Coastal Water Monitoring

EPA monitoring of coastal water did found some of the chemicals associated with oil spills but the concentrations did not seem to pose increased risk to aquatic life or human health. Yet, EPA recommends the avoidance of areas affected by the oil spill. EPA also provides also updated information on condition of various beaches in the potentially affected area.

More details about water monitoring include:

  • Location of water monitoring - water sampling and monitoring was performed in several coastal locations from Louisiana and Mississippi (within EPA Regions 6 and 4)
  • What was monitored - 22 of the chemicals found in oil

Coastal Sediment Monitoring

As mentioned before, monitoring of sediment quality did reveal that there may be risks to aquatic life from pollutants in certain areas. It has to be mentioned that since sediments usually act as "sinks" for environmental contamination and the deposition and accumulation of pollutants in sediments generally takes some time, it is possible that the discovered contamination was already in the sediments, before the BP oil spill.
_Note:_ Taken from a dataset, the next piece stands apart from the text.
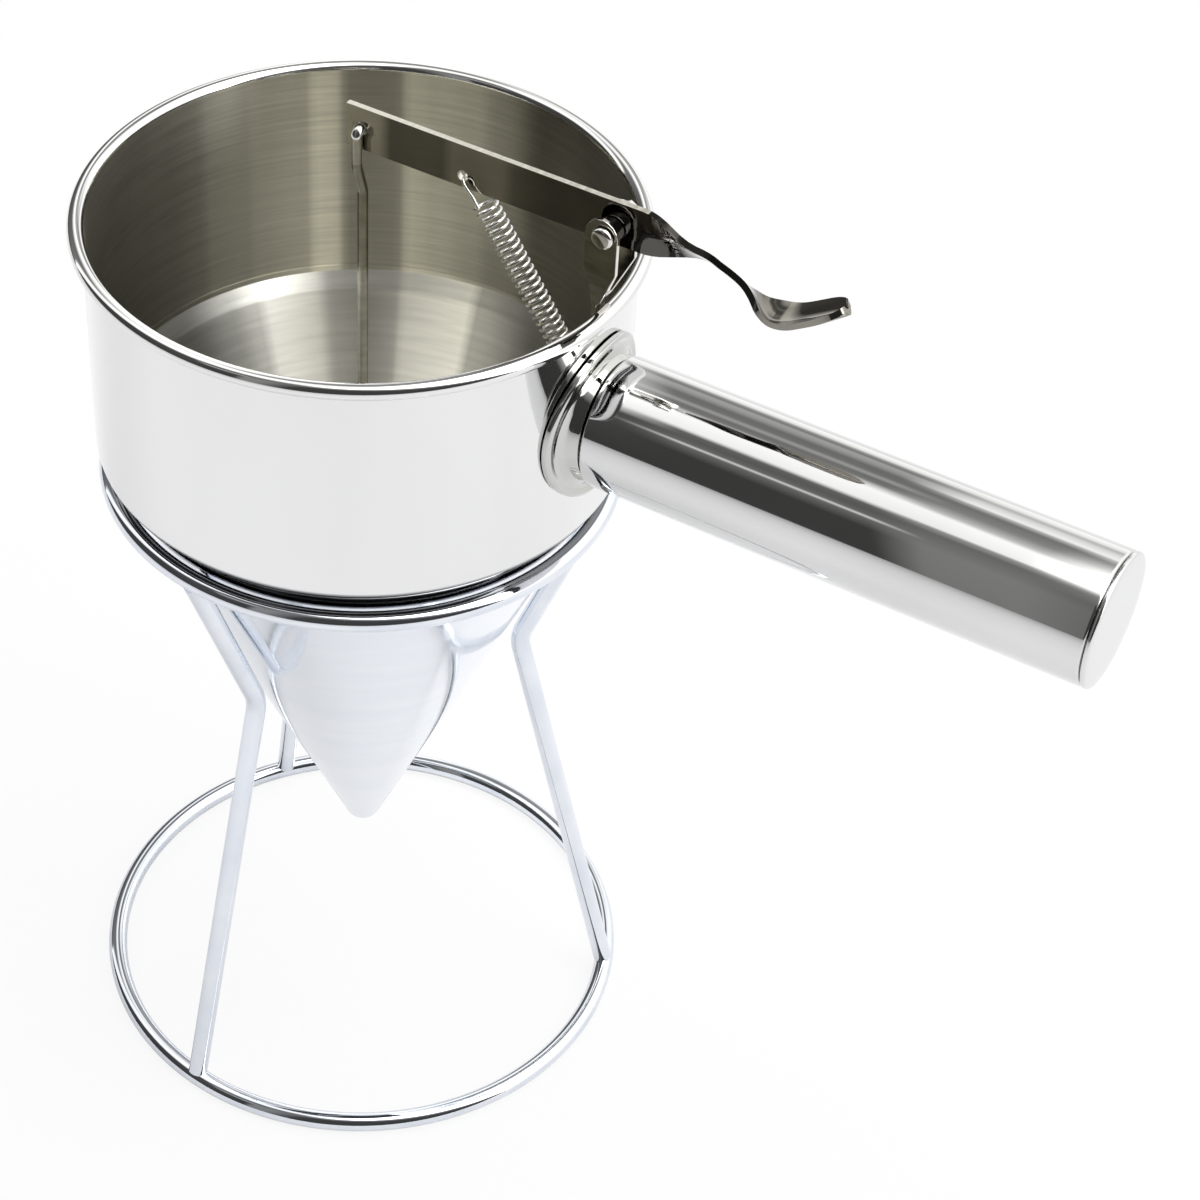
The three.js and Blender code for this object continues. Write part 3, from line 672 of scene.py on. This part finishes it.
def build_cone():
    """The cone, with its lip lapped inside the shoulder and its tip rounded off round the outlet."""
    tip = TIP_Z + TIP_LIP
    outside = rounded([
        (INNER_WALL - 0.05, SHOULDER_TOP + 0.2), (INNER_WALL - 0.3, SHOULDER_TOP - 1.6),
        (WALL - 2.0, SHOULDER_TOP - 3.5), (CONE_TOP_RADIUS - 0.35, CONE_TOP + 0.15)], [2, 2], 3)
    outside += [(cone_at(z), z) for z in (CONE_TOP - 0.3, CONE_MIDDLE, CONE_LOW, tip)]
    outside += arc(TIP_RADIUS - TIP_ROUND, TIP_Z + TIP_ROUND, TIP_ROUND, -10, -170, 6)
    inside = [(inside_cone(z), z) for z in (tip, CONE_LOW, CONE_MIDDLE)]
    inside += rounded([
        (inside_cone(180), 180), (inside_cone(CONE_TOP), CONE_TOP),
        (INNER_WALL - 0.35, SHOULDER_TOP - 1.2), (INNER_WALL - 0.2, SHOULDER_TOP + 0.2)], [5, 0.8], 5)
    outline = outside + inside
    cone = turned("cone", outline + [outline[0]], BOWL_FACETS)
    fit(cone, CONE, "funnel", "polished_steel", "funnel_cone")
    second_finish(cone, BRUSHED_CONE_REFLECTIONS, lambda face: inner_face(face, 0.3))
    second_finish(cone, BRUSHED_WALL_REFLECTIONS, lambda face: face.center.z > (SHOULDER_TOP - 1.25) * MM)


# Handle
def build_handle():
    tube = turned("handle", rounded([
        (HANDLE_BORE, HANDLE_ROOT + 4), (HANDLE_BORE, HANDLE_ROOT), (HANDLE_RADIUS, HANDLE_ROOT),
        (HANDLE_RADIUS, HANDLE_END - 1.3), (HANDLE_BORE, HANDLE_END - 1.3),
        (HANDLE_BORE, HANDLE_ROOT + 4)], [0, 0.55, 0.78, 0], 6), TUBE_FACETS, True)
    fit(tube, HANDLE_SHEET, "funnel", "polished_steel", "handle_tube")
    build_end_cap()
    build_neck()
    build_flange()


def build_end_cap():
    """A slightly domed cap with a skirt that sits in the tube."""
    skirt, thin = HANDLE_BORE - 0.3, HANDLE_BORE - 1.5
    cap = turned("end_cap", rounded([
        (0, HANDLE_END - 0.15), (HANDLE_RADIUS - 3.0, HANDLE_END), (HANDLE_RADIUS, HANDLE_END),
        (HANDLE_RADIUS, HANDLE_END - 1.0), (skirt, HANDLE_END - 1.0), (skirt, HANDLE_END - CAP_SKIRT),
        (thin, HANDLE_END - CAP_SKIRT), (thin, HANDLE_END - 1.2), (0, HANDLE_END - 1.2)],
        [20, 0.6, 0.1, 0, 0, 0, 0], 6), TUBE_FACETS, True)
    fit(cap, HANDLE_SHEET, "funnel", "polished_steel", "handle_end_cap")


def build_neck():
    """A hollow spigot: its face shows in the groove between the collar and the tube, and its dark tone is
    painted shade for that groove.
    """
    face, spigot, bore = HANDLE_RADIUS - 1.95, HANDLE_BORE - 0.3, 13.0
    back, step, end, floor = 69.5, 70.8, 79.1, 70.7
    neck = turned("neck", rounded([
        (0, back), (face, back), (face, step), (spigot, step), (spigot, end), (bore, end),
        (bore, floor), (0, floor)], [0.2, 0.3, 0.2, 0.2, 0, 0], 4), NECK_FACETS, True)
    fit(neck, NECK_SHADE_SHEET, "funnel", "polished_steel", "handle_neck")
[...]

A forensic investigation is needed in order to investigate the source of sediment contamination further.

More details about sediment monitoring include:

  • Location of sediment monitoring - sediment sampling and monitoring was performed in several coastal locations from Louisiana and Mississippi (within EPA Regions 6 and 4).
  • What was monitored - 29 of the chemicals found in oil

More about EPA monitoring of various media can be found at:

Risks Ahead

Yet, the spill did reach the shore and the birds images covered in crude oil are haunting!

Although so far the EPA monitoring did not reveal concentrations of concerns of pollutants associated with oil spill, images of pelicans and other birds covered in crude oil (like in mud) are a reality being shown in the news. One cannot help but wonder how representative the EPA monitoring data is. It is also possible that the contaminants migrating away from the oil slick disperse fast without leaving a notable trace. However, the oil slick by itself is a problem for the environment and any life that gets in contact with it.